More recently, in the Donald Rumsfeld/military armor story, legitimate questions from a soldier about the U.S. government's failure to protect our troops in Iraq became overshadowed by the question of whether it was appropriate for a reporter to have coached the soldier who asked the question. Lost in this story were a few points that have, thankfully, been raised this morning by Frank Rich in his Sunday column in The New York Times. The first point is one originally made (but drowned out) by a Washington Post reporter, Dana Priest, who evidently wrote that similar questions had been put to Rumsfeld directly by soldiers a year earlier. The second point is that Mr. Rumsfeld's answer, which after a rude putdown alluded to limits of production capability, was an outright lie. Manufacturers of military armor evidently have been telling the Pentagon for months that they could increase production. Mr. Rich reports that one company, ArmorWorks, has said it could increase its production by 100 per cent.

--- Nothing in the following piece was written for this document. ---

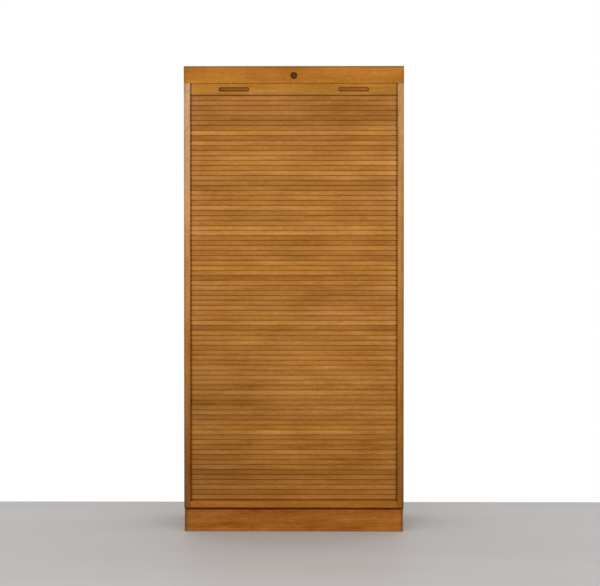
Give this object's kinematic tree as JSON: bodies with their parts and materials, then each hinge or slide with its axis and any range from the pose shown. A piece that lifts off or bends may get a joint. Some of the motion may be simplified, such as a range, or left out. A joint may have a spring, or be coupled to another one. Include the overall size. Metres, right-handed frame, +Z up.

Mr. Rich does a valuable service by re-introducing points like these. His column is widely read. Maybe enough people will learn the truth to begin refocusing the story on the issues that matter. One continuing problem in that regard is that Mr. Rich and Bill O'Reilly of the right-wing Fox News Network, have made a game of demonizing each other, to the extent that any valid points made by one are likely to be drowned out by screaming rhetoric coming from the other.
This is the kind of media noisemaking rightly decried by the infinitely valuable Jon Stewart in his notorious "Crossfire" appearance last fall.
Of course, the content of Mr. Stewart's statements was quickly lost in the media babble over his calling Tucker Carlson a "dick" on air. So how many people really even really got the opportunity to hear and consider Mr. Stewart's points?
I do not rest my case. I will be back to this one as often as I can.